Electrical and thermal characterization of carbon nanotube films

The remarkable electrical and thermal properties of carbon nanotubes (CNTs) make them attractive for microelectronics applications and, in particular, for interconnects. A multilayer device was designed in order to measure electrical and thermal properties of CNT films. This device is composed of an iron catalyst thin film deposited by pulsed laser ablation upon which a dense multi-walled carbon nanotube (MWCNT) film was grown by radio frequency plasma enhanced chemical vapor deposition. Finally a thin metallic layer was deposited over all by physical vapor deposition. Scanning electron microscopy images were intensively used to check the length (several tens of micrometers) and diameter (10 to 30 nm) of the nanotubes and to adjust the different steps of the process to get the desired film morphology (dense and vertically aligned). The CNT structure was investigated by high-resolution transmission electron microscopy and Raman spectrometry. The MWCNT carpet showed an ohmic behavior during current-voltage characterization tests by the four-probe method.
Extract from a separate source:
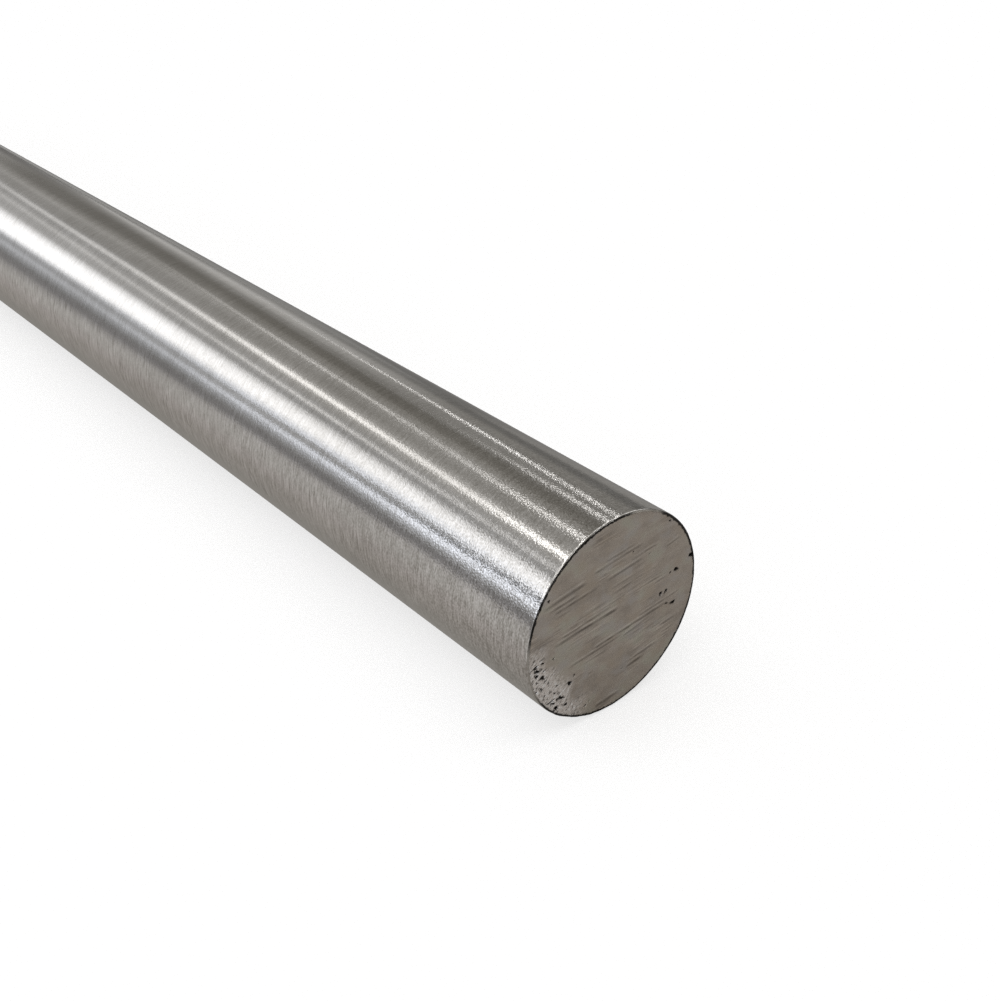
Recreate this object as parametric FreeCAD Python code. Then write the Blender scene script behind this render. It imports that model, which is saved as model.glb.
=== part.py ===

Its thermal properties were determined by time-resolved infrared pyrometry tests and its apparent thermal conductivity was found to be between 180 and 220 Wm(-1) K-1. The measurements were found to fit well with a 1D thermal transfer model. The electrical and thermal properties of the device disclosed that CNTs films can be considered heat sinks. (C) 2011 American Vacuum Society. [DOI: 10.1116/1.3607317]